The downside is the drying time. Waterlox can be applied every hour or two and will cure completely within a day or two. When it comes to the minwax tung oil you're in for a good wait. For thick heavy coats of Minwax, each coat needs to dry until no longer tacky, if it's dry, you can get away with an hour or two between coats. If it is humid, you're looking at an overnight dry time between coats. The final drying or curing place it outside in the heat of summer for about a week. Once this is completely cured it's durable, flexible and waterproof.


----------



## Cr2O3 (Aug 30, 2014)

You could also use epoxy as an alternate finish. A pour on epoxy such like envirotex or system three could give you the heavy build up you want without the constant application of layers.

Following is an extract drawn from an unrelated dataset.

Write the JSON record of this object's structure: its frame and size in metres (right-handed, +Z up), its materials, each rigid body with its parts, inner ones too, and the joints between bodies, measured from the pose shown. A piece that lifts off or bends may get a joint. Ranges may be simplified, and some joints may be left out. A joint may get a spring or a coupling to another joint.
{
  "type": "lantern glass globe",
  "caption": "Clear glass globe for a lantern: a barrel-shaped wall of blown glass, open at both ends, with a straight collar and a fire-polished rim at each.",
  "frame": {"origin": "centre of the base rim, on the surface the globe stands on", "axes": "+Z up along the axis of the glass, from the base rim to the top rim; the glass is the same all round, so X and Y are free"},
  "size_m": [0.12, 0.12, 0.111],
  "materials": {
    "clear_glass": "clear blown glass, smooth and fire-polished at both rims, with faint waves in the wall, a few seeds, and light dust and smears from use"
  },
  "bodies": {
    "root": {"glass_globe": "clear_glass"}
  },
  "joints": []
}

When building up layers for finish, it is not always necessary to sand or steel wool between layers of finish. There is some merit to sanding after the first coat since the wood fibers will raise up or some of the sanding dust will leave the resulting surface bumpy. After the initial coat is sanded, you may want to try layering your finish without sanding between applications. This will provide a heavier build up of the finish with fewer coats.


----------



## Greavous (Sep 29, 2013)

ive done a number of slingshots using water based poly and a nice wax job which includes a ride on the buffer. When I cut checkering into the grip areas I only finish those areas with wax and later a tooth brush for the buff part otherwise the checkering fills with polyurethane and the feel gets lost. Carnauba seems to get harder than say Johnsons's Paste Wax too.


----------



## Knoll (Nov 10, 2011)

It smells good.


----------



## kwinpr (Sep 25, 2014)

Personally, I've only applied paste wax over oil finishes (tung, lindseed, TruOil). I've never seen the need for it on top of poly finishes since the grain gets sealed. That's just me and I'm certainly no finishing expert.


----------